New manuscript accepted for publication in the Journal of Vision

"Testing the role of luminance edges in White's illusion with contour adaptation” by Torsten Betz, Robert Shapley, Felix Wichmann, Marianne Maertens

Abstract:

White’s illusion is the perceptual effect that two equiluminant gray patches embedded in a black-and- white grating appear different in lightness. A test patch placed on a dark stripe of the grating looks lighter than a test patch placed on a light stripe. Although the effect does not depend on the aspect ratio of the test patches, and thus, on the amount of border that is shared with either the dark or the light stripe, the context of each patch must, in a yet to be specified way, influence their lightness. We employed a contour adaptation paradigm (Anstis, 2013) to test the contribution of each of the test patches’ edges, edges parallel or orthogonal to the grating, to the perceived lightness of the test patches. Observers were adapted to flickering bars that were presented either at the position of the orthogonal or of the parallel edges. Observers then judged the lightness of the test patches. We found that adapting to the parallel edges slightly increased the perceived patch lightness, whereas adapting to the orthogonal edges abolished, or for some observers even reversed, the lightness illusion.
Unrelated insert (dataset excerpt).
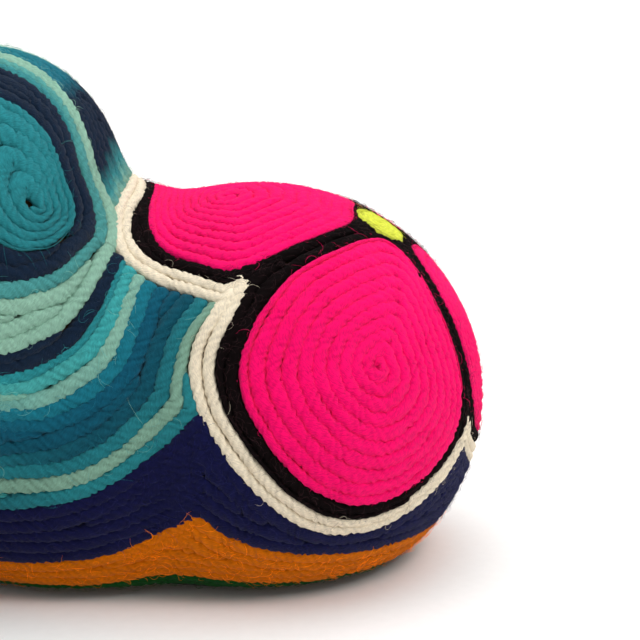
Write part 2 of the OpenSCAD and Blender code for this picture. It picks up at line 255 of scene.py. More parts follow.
def rims():
    """Outer, middle and inner edges of the pair of cream strands, as closed loops."""
    outer, inner = [], []
    for k in range(4):
        e = edge(k, ease(ARC))
        i = toward(e, coil_mid(k), CREAM_W)
        i[0] = nose(PETALS[k][2] - TIP_BACK, PETALS[k][0])
        outer.append(e)
        inner.append(i)
    outer, inner = np.concatenate(outer), np.concatenate(inner)
    return outer, (outer + inner) / 2, inner


def sector(k, inner_rim):
    """Outer boundary of petal k's black outline."""
    p, s6, s4 = PETALS[k], np.arange(6) / 6, np.arange(4) / 4
    return np.concatenate(
        [
            inner_rim[k * ARC : (k + 1) * ARC],
            nose(mix(p[3] - TIP_BACK, LIME_REACH, s6), mix(p[1], INNER[k + 1], s6)),
            nose(LIME_REACH, mix(INNER[k + 1], INNER[k], s4)),
            nose(mix(LIME_REACH, p[2] - TIP_BACK, s6), mix(INNER[k], p[0], s6)),
        ]
    )


def petal_loop(k, boundary):
    """Outer edge of petal k's coil, rounded at its corners."""
    p = toward(boundary, coil_mid(k), BLACK_W)
    for _ in range(3):
        p = (np.roll(p, 1, 0) + 2 * p + np.roll(p, -1, 0)) / 4
    return p


MEET_P = edge(0, MEET_T)
MEET = -math.degrees(math.atan2(MEET_P[1] - HEART[1], MEET_P[0] - HEART[0]))


def cheek_z(az):
    """Height of the seam between the cheek and the blue band."""
    return 21 + (MEET_P[2] - 21) * np.exp(-np.maximum(0, abs(az) - MEET) / 13)


def orange_z(az):
    """Height of the seam between the blue and orange bands."""
    return 9 + 12.2 * np.exp(-abs(abs(az) - 51.4) / 10)


def green_z(az):
    """Height of the seam between the orange and green bands."""
    return FOOT_T + 1.6 + 2.2 * np.exp(-(((abs(az) - 50) / 12) ** 2))


def eye_line(share, u):
    """A ring at a share of the way out from the eye's middle; rings crowd by the cheek."""
    side = np.maximum(0, np.sin(np.radians(36 * (u % 13 - 8)))) ** 0.7
    side = np.where(u % 13 > 8, side, 0) if share < 1 else 0 * u
    return mix(EYE_MID, bend(EYE_LOOP, u), (share * (1 - CROWD * side))[:, None])


def flip_y(p):
    """Points mirrored to the other side of the head."""
    return p * np.array([1, -1, 1])


CREAM_SHARE = 6 / 24
NAPE_TOP = np.array([-32, 0, 103.6])


def cheek_low(s):
    """Lower edge of the cheek, from the petals' notch round to the nape."""
    s = np.asarray(s, float)
    front = edge(0, mix(1, MEET_T, np.minimum(s / CREAM_SHARE, 1)))
    az = mix(-MEET, -180, np.clip((s - CREAM_SHARE) / (1 - CREAM_SHARE), 0, 1))
    return np.where((s <= CREAM_SHARE)[..., None], front, level(az, cheek_z(az)))


def cheek_at(s, f):
    """Cheek guide points: s runs from the front to the nape, f from top to bottom."""
    u = 8 * s
    back = mix(EYE_LOOP[6], NAPE_TOP, np.clip(u - 7, 0, 1)[..., None])
    top = drop(np.where((u <= 7)[..., None], bend(EYE_LOOP, 13 - np.minimum(u, 7)), back))
    flat = mix(top, cheek_low(s), f[..., None])
    pull = np.maximum(0, 1 - s / CREAM_SHARE)[..., None] ** 2
    plain = mix(drop(EYE_LOOP[0]), cheek_low(0.0), f[..., None])
    return flat + (edge(1, CHEEK_T * (1 - f)) - plain) * pull


def cheek_share(k, s):
    """Share of the way down the cheek at which colour k starts."""
    return mix(FRONT_F[k], CHEEK_F[k], np.minimum(1, s / CREAM_SHARE))


def brow_at(s, f):
    """Brow guide points: s runs backwards, f from the left eye to the right."""
    p = drop(bend(EYE_LOOP, 1 + 5 * s))
    a = drop(EYE_LOOP[1])
    pull = np.maximum(0, 1 - s / 0.4)[..., None] ** 2
    over = edge(1, mix(BROW_T, 1 - BROW_T, f))
    return mix(p, flip_y(p), f[..., None]) + (
        over - mix(a, flip_y(a), f[..., None])
    ) * pull


# ---------------------------------------------------------------- strands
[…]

We implemented a temporal adaptation mechanism in two spatial filtering models of lightness perception, and showed that the models cannot account for the observed adaptation effects. We conclude that White’s illusion is in most part determined by edge contrast across the edge orthogonal to the grating, whereas the parallel edge has little or no influence. We suggest mechanisms that could explain this asymmetry.